Agent control is a release process, not a one-time configuration task.

  1. Observe-only. The agent proposes actions, but the router logs the intended prompt, model, retrieval source, and tool call without executing side effects.
  2. Internal read-only. Employees or synthetic users can exercise low-risk paths while operators validate trace quality and audit events.
  3. Draft-write. The agent can create drafts, branches, tickets, or internal records, but humans still perform external publication or production change.
  4. Approved external action. The agent can prepare customer-visible or third-party actions, but a human approval queue clears the final step.
  5. Narrow autonomy. One specific workflow, tool, audience, and environment gets autonomous execution after enough evidence supports expansion.
  6. Progressive expansion. The rollout moves through segments or percentage stages with quality, latency, cost, and support signals attached.
  7. Rollback and cleanup. Operators can reduce capability tier, activate fallback behavior, or disable a single tool. Temporary rollout flags get owners and cleanup dates.

This is the same operating model behind FeatBit's AI agent deployment loop: build the control point, deploy behind a flag, evaluate behavior, and roll back or expand based on evidence.

A Practical Flag Model

Keep the initial model small. Too many flags create policy debt; too few create a coarse emergency switch that cannot support normal operations.

Flag key Type Production purpose Safe fallback
agent-enabled Boolean Enables the agent for a targeted audience false
agent-mode String Selects behavior mode such as observe, assist, autonomous, or fallback observe
agent-capability-tier String Controls read-only, draft-write, external-effect, or admin capability read_only
agent-model-profile String or JSON Selects model, prompt version, temperature, budget, and routing policy conservative profile
agent-retrieval-profile String Selects retrieval source, index, or memory scope verified internal docs
agent-approval-required Boolean Queues risky actions for human review true
agent-tool-denylist JSON Temporarily disables specific tools during incidents empty list
agent-incident-mode Boolean Forces fallback or read-only behavior false

FeatBit supports this style of control with targeting rules, percentage rollouts, multivariate flags, audit logs, API access, webhooks, and SDK evaluation. For the narrower tool-permission implementation, see the companion tutorial on building agent tool permission gates with feature flags.

Connect Control to Evidence

A production control plane is weak if it changes behavior without learning from the result. At minimum, connect flag decisions to these signals:

  • flag key and variation evaluated for each agent session;
  • user, account, environment, region, and agent identifier;
  • prompt, model profile, retrieval profile, and tool-risk class;
  • tool decision: allow, observe-only, queue for approval, deny, or fallback;
  • output quality review, evaluator result, or human correction;
  • latency, token cost, error rate, retry rate, and downstream incident signal;
  • rollback decision and final state.

FeatBit's flag insights, audit logs, webhooks, and OpenTelemetry integration are relevant building blocks. The goal is not only to flip flags. The goal is to make each behavior change attributable and reversible.

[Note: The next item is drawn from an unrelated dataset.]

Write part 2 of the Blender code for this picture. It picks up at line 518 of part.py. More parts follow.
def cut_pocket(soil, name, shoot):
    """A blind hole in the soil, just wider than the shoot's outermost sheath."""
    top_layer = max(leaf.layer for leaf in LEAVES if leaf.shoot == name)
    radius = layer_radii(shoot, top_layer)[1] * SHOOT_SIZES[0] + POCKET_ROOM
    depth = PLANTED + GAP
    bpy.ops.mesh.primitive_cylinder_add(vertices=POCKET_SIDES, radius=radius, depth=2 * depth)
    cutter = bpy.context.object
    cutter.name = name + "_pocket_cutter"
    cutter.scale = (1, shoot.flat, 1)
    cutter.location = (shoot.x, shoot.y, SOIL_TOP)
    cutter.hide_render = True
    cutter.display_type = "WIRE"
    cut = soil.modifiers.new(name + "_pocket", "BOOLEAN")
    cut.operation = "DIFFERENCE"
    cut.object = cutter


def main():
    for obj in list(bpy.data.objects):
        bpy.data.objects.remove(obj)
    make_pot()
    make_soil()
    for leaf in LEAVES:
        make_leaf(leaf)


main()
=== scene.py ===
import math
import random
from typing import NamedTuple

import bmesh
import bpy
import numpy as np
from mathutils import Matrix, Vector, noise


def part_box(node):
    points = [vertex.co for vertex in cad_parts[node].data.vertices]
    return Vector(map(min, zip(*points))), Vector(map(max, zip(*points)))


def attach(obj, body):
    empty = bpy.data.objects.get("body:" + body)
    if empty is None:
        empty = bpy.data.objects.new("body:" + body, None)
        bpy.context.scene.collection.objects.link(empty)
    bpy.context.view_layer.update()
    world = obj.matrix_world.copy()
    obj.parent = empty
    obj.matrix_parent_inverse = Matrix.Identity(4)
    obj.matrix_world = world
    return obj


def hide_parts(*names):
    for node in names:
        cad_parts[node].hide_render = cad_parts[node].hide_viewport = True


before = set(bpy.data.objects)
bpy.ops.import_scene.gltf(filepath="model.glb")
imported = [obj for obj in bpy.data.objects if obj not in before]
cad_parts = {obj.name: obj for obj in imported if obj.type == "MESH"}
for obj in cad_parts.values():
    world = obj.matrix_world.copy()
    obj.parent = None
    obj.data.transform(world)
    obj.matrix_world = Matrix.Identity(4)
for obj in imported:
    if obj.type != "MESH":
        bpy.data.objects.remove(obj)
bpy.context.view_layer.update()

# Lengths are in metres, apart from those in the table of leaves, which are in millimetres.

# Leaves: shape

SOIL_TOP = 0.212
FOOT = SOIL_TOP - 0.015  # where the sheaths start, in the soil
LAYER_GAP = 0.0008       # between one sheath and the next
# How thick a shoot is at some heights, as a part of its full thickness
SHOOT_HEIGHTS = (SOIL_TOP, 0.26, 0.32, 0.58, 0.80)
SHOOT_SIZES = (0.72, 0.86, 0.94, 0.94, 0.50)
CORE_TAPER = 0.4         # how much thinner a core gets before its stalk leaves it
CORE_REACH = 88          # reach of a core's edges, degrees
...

When Production Control Should Stop the Release

Do not publish an agent capability just because it is behind a flag. A flag gives you reversibility; it does not prove the behavior is ready.

Stop the rollout when:

  • the team cannot name the agent's tool-risk classes;
  • high-risk tools are guarded only by prompt instructions;
  • there is no audit event for a blocked or approved tool call;
  • rollback disables the whole agent when only one tool is risky;
  • the agent can reach production data with broad credentials;
  • no one owns the temporary rollout flags;
  • the team has metrics for latency and cost but no signal for task quality or user harm;
  • human approval prompts do not explain the consequence, scope, and fallback.

These are not theoretical details. Agent failures often appear as plausible workflows that take the wrong path, not as obvious crashes. The control system has to catch paths, not only errors.

FeatBit's Angle

FeatBit's position is that feature flags are release-decision infrastructure. For AI agents, that means runtime control over prompts, models, retrieval profiles, tool authority, rollout segments, experiments, and rollback states.

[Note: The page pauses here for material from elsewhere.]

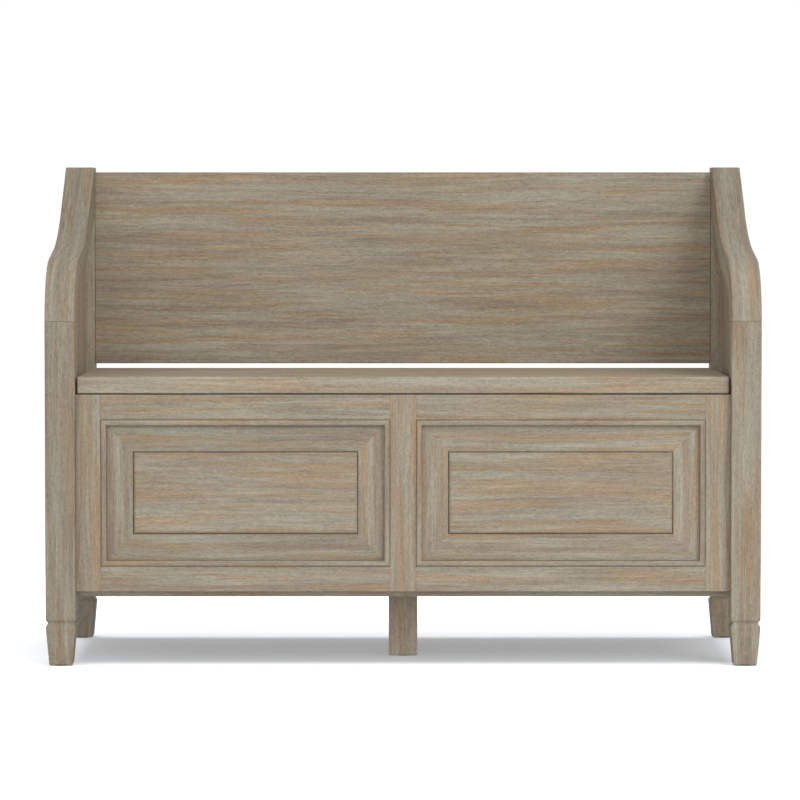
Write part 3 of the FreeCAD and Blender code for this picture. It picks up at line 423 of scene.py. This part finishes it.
def dress_wood():
    """Every wooden piece gets its own board of oak."""
    runs = {
        "Z": ["front_post_left", "front_post_right", "rear_post_left", "rear_post_right",
              "end_stile_left", "end_stile_right", "centre_stile", "centre_foot",
              "border_left_west", "border_left_east", "border_right_west", "border_right_east",
              "side_panel_left", "side_panel_right", "corner_blocks", "stay_blocks"],
        "X": ["backrest_panel", "box_back_panel", "seat_strip", "bottom_board", "lid",
              "front_battens", "rear_battens", "field_left", "field_right",
              "top_rail_left", "top_rail_right", "bottom_rail_left", "bottom_rail_right",
              "border_left_bottom", "border_left_top", "border_right_bottom", "border_right_top",
              "panel_board_left", "panel_board_right"],
        "Y": ["side_rail_left", "side_rail_right", "centre_bearer", "lid_ledgers", "lid_battens",
              "dowels"],
    }
    seed = 1.0
    for axis, names in runs.items():
        for name in names:
            warmth, tone = BOARDS.get(name, (0.0, 1.0))
            dress(name, oak("oak_" + name, along_axis(axis), seed, warmth, tone))
            seed += 1.0
    for side in ("left", "right"):
        low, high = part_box("bead_" + side)
        centre = ((low[0] + high[0]) / 2, (low[2] + high[2]) / 2)
        half = ((high[0] - low[0]) / 2, (high[2] - low[2]) / 2)
        dress("bead_" + side, oak("oak_bead_" + side, along_bead(centre, half), seed, *BEAD_BOARD))
        seed += 1.0
        low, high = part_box("arm_" + side)
        bend = (low[1] + ARM_BEND, low[2])
        dress("arm_" + side, oak("oak_arm_" + side, along_arm(bend), seed, *ARM_BOARDS[side]))
        seed += 1.0


def dress_hardware():
    """Zinc-plated steel for hinges, stays and screws, rubber under the feet and the lid."""
    steel = metal("zinc_steel", (176, 176, 170), 0.36, 1.0)
    for name in ("hinge_plates", "hinge_leaves", "hinge_pins", "stay_box_brackets", "stay_lid_brackets",
                 "frame_screws", "lid_screws"):
        dress(name, steel)
    for part in ("lower_arm", "upper_arm", "rivet"):
        for side in ("left", "right"):
            dress("stay_%s_%s" % (part, side), steel)
    rubber = metal("dark_rubber", (52, 50, 48), 0.7, 0.0)
    dress("foot_glides", rubber)
    dress("lid_bumpers", rubber)


def make_floor():
    """A pale floor that turns into the white of the studio away from the bench."""
    bpy.ops.mesh.primitive_circle_add(
        vertices=96, radius=FLOOR_RADIUS, fill_type="NGON", location=(0, 0, 0))
    floor = bpy.context.object
    floor.name = "studio_floor"
    material = bpy.data.materials.new("studio_floor")
    material.use_nodes = True
    shader = material.node_tree.nodes["Principled BSDF"]
    shader.inputs["Base Color"].default_value = FLOOR_COLOUR
    shader.inputs["Roughness"].default_value = 0.9
    shader.inputs["Specular IOR Level"].default_value = 0.0
    shader.inputs["Emission Color"].default_value = WHITE
    shader.inputs["Emission Strength"].default_value = FLOOR_GLOW
    n = Nodes(material.node_tree)
    away = n.add("ShaderNodeVectorMath", operation="LENGTH")
    n.put(away.inputs[0], n.add("ShaderNodeTexCoord").outputs["Object"])
    white = n.add("ShaderNodeEmission")
    n.feed(white, Color=WHITE, Strength=STUDIO_WHITE)
    both = n.add("ShaderNodeMixShader")
    n.put(both.inputs[0], n.ramp(away.outputs["Value"], FLOOR_NEAR, FLOOR_FAR))
    n.put(both.inputs[1], shader.outputs[0])
    n.put(both.inputs[2], white.outputs[0])
    seen = n.add("ShaderNodeLightPath").outputs["Is Camera Ray"]
    share = n.add("ShaderNodeMixShader")
    n.put(share.inputs[0], n.math("MULTIPLY_ADD", seen, 1.0 - FLOOR_BOUNCE, FLOOR_BOUNCE))
    n.put(share.inputs[2], both.outputs[0])
    n.put(material.node_tree.nodes["Material Output"].inputs["Surface"], share.outputs[0])
    floor.data.materials.append(material)
    return floor


def make_world():
    """An even white studio, brighter to the eye than to the object."""
    world = bpy.data.worlds.new("studio")
    scene.world = world
    world.use_nodes = True
    n = Nodes(world.node_tree)
    world.node_tree.nodes.clear()
    seen = n.add("ShaderNodeLightPath").outputs["Is Camera Ray"]
    strength = n.math("MULTIPLY_ADD", seen, STUDIO_WHITE - STUDIO_LIGHT, STUDIO_LIGHT)
    light = n.add("ShaderNodeBackground")
    n.feed(light, Color=WHITE, Strength=strength)
    n.put(n.add("ShaderNodeOutputWorld").inputs["Surface"], light.outputs[0])


def area_light(name, place, target, size, power):
    """A rectangular soft lamp that looks at its target."""
    data = bpy.data.lights.new(name, "AREA")
    data.shape = "RECTANGLE"
    data.size = size[0]
    data.size_y = size[1]
    data.energy = power
    lamp = bpy.data.objects.new(name, data)
    scene.collection.objects.link(lamp)
    lamp.location = place
    lamp.rotation_euler = (Vector(target) - Vector(place)).to_track_quat("-Z", "Y").to_euler()
    return lamp


def make_lights(floor):
    """A soft key from the right, a weak front fill, and one lamp for the floor."""
    area_light("key", *KEY)
    area_light("fill", *FILL)
    lamp = area_light("floor_lamp", *FLOOR_LAMP)
    lit = bpy.data.collections.new("lit_by_floor_lamp")
    lit.objects.link(floor)
    lamp.light_linking.receiver_collection = lit


def make_camera():
    """The photograph's camera."""
    data = bpy.data.cameras.new("camera")
    data.sensor_width = SENSOR
    data.lens = SENSOR * FOCAL_PIXELS / IMAGE_SIDE
    data.clip_end = CAMERA_REACH
    camera = bpy.data.objects.new("camera", data)
    scene.collection.objects.link(camera)
    camera.location = CAMERA_PLACE
    camera.rotation_euler = (math.radians(CAMERA_TILT), 0, math.radians(CAMERA_YAW))
    scene.camera = camera


scene.view_settings.view_transform = "Standard"
dress_wood()
dress_hardware()
studio_floor = make_floor()
make_world()
make_lights(studio_floor)
make_camera()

The product-specific advantage is not that every agent problem becomes a feature flag. It is that agent behavior can be managed through the same release-control primitives teams already need for modern software:

Open-source and self-hosted deployment matter when the agent control plane touches sensitive product behavior, customer data boundaries, or internal operational policy. In those environments, teams often need control over where flag state, audit events, and automation credentials live.

Production Checklist

Before granting an agent more production authority, verify the following:

  • The agent capability is represented as a named release decision.
  • The default production state is deny, observe-only, read-only, or fallback.
  • Flag evaluation happens server-side before side effects.
  • The evaluation context includes user, account, environment, agent, tool, risk, and region when relevant.
  • IAM or API permissions still enforce the hard security boundary.
  • Human approval is reserved for consequential decisions, not every harmless action.
  • Audit events capture both the flag decision and the execution result.
  • Rollback can reduce one capability tier or deny one tool without stopping unrelated workflows.
  • Temporary flags have an owner, review date, and cleanup condition.

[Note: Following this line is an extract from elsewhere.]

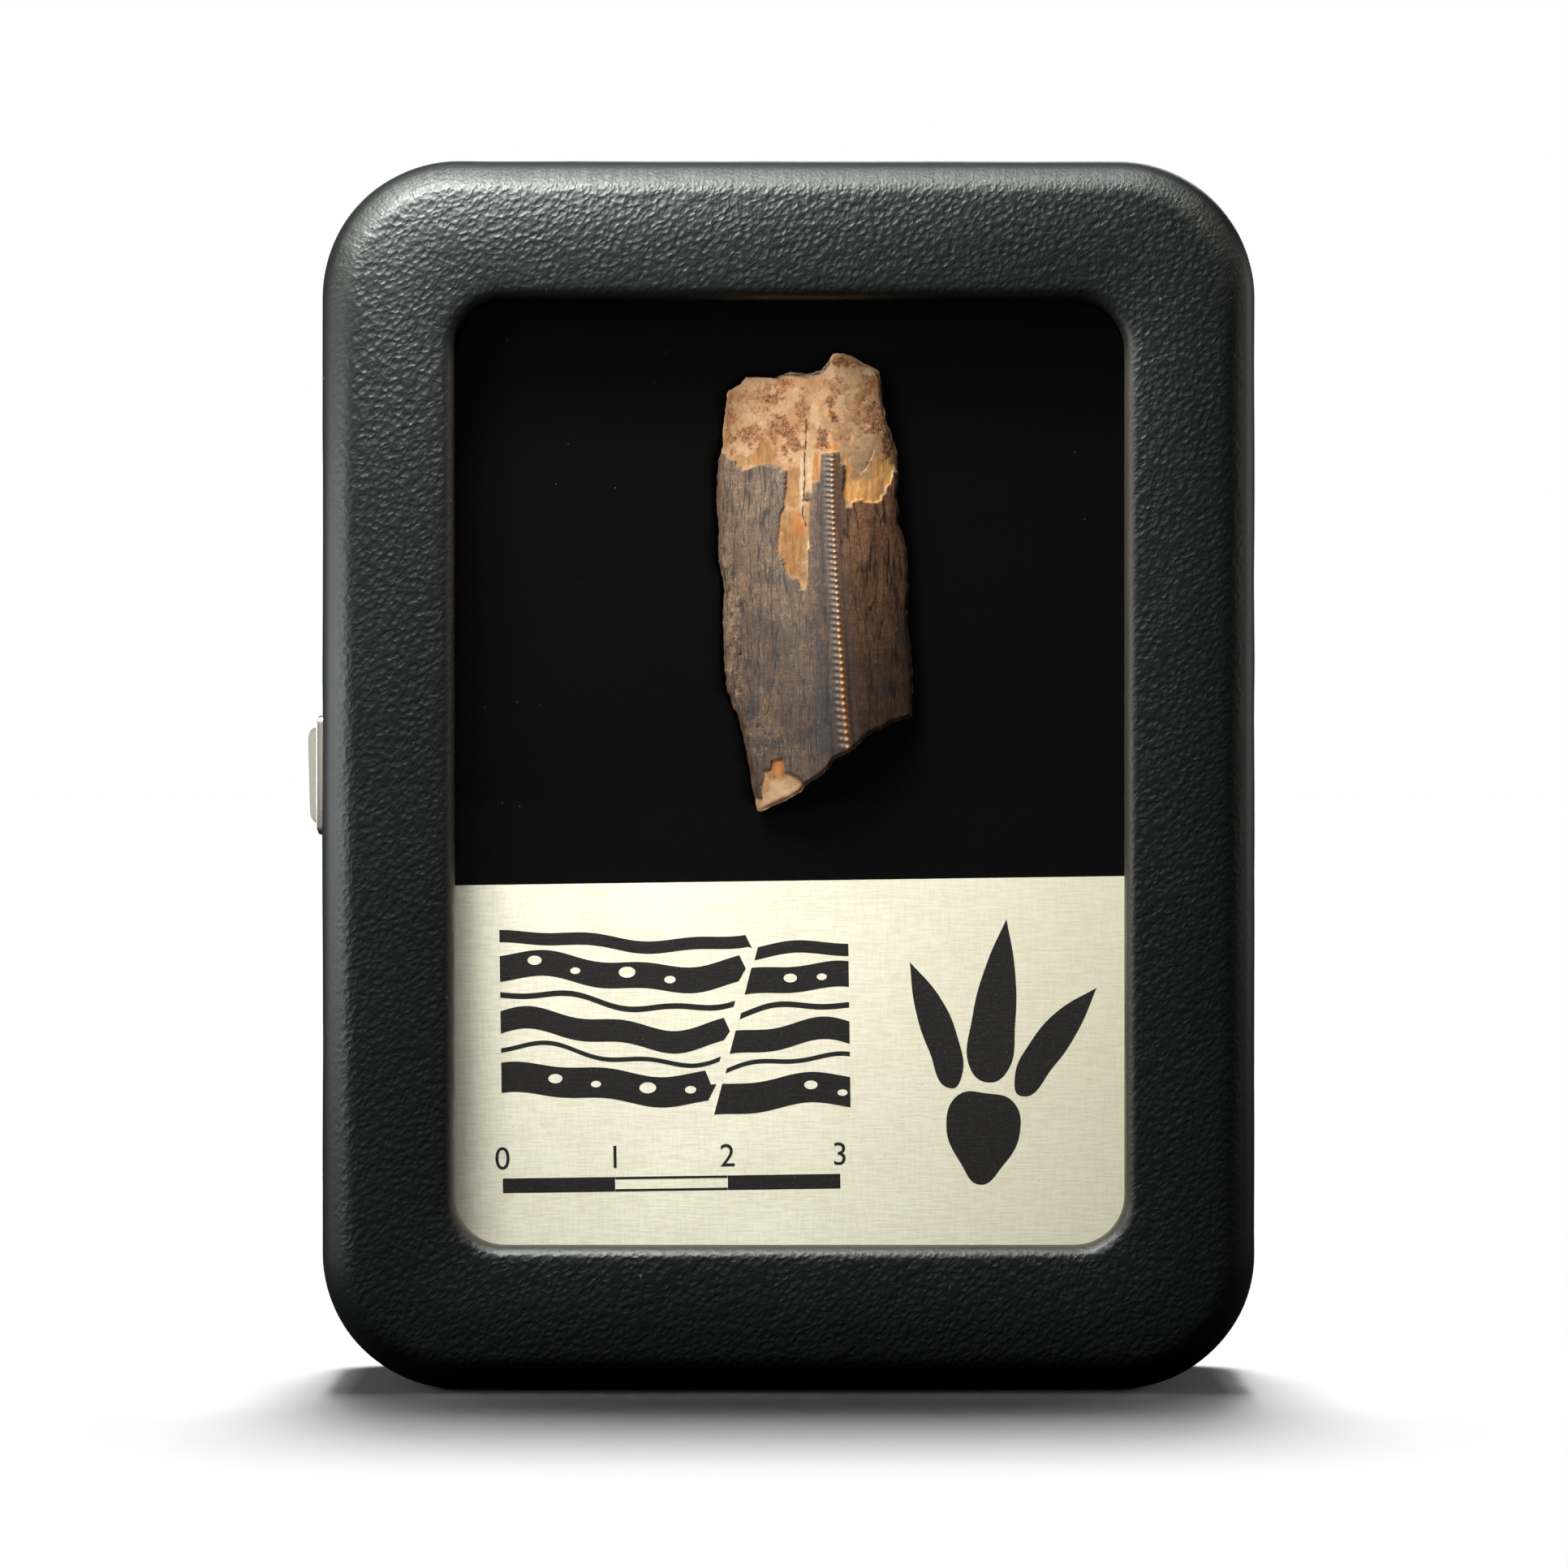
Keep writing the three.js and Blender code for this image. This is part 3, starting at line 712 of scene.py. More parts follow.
def pocket_cutter():
    """The tooth's outline, widened and run back from the pad's face to the pocket's floor."""
    shares = np.linspace(0, 1, 40)[:-1]
    backwards = 1 - shares
    edges = [
        along(LOWER_BREAK, shares), along(RIGHT_BREAK, shares),
        along(UPPER_BREAK, backwards), along(LEFT_BREAK, backwards),
    ]
    outline = np.concatenate(edges) * MM
    start_piece("pocket")
    mesh = bmesh.from_edit_mesh(bpy.context.object.data)
    front = [mesh.verts.new((x, pad_low.y - MM, z)) for x, z in outline]
    mesh.faces.new(front)
    bmesh.update_edit_mesh(bpy.context.object.data)
    take_all()
    bpy.ops.mesh.normals_make_consistent()
    depth = tooth_high.y + POCKET_FLOOR - pad_low.y + MM
    bpy.ops.mesh.extrude_region_move(TRANSFORM_OT_translate={"value": (0, depth, 0)})
    take_all()
    bpy.ops.mesh.normals_make_consistent()
    bpy.ops.transform.shrink_fatten(value=POCKET_GAP)
    put_down()
    return bpy.context.object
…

This article uses vendor terminology from LaunchDarkly's AgentControl pages as category context, but it does not make comparative performance, pricing, security, or market-ranking claims.

Next Step

Choose one production agent workflow and write its control-surface map before changing code. If the workflow contains a side effect, start with observe-only mode, log the intended tool call, and add a rollback path that disables that specific capability without redeploying the application.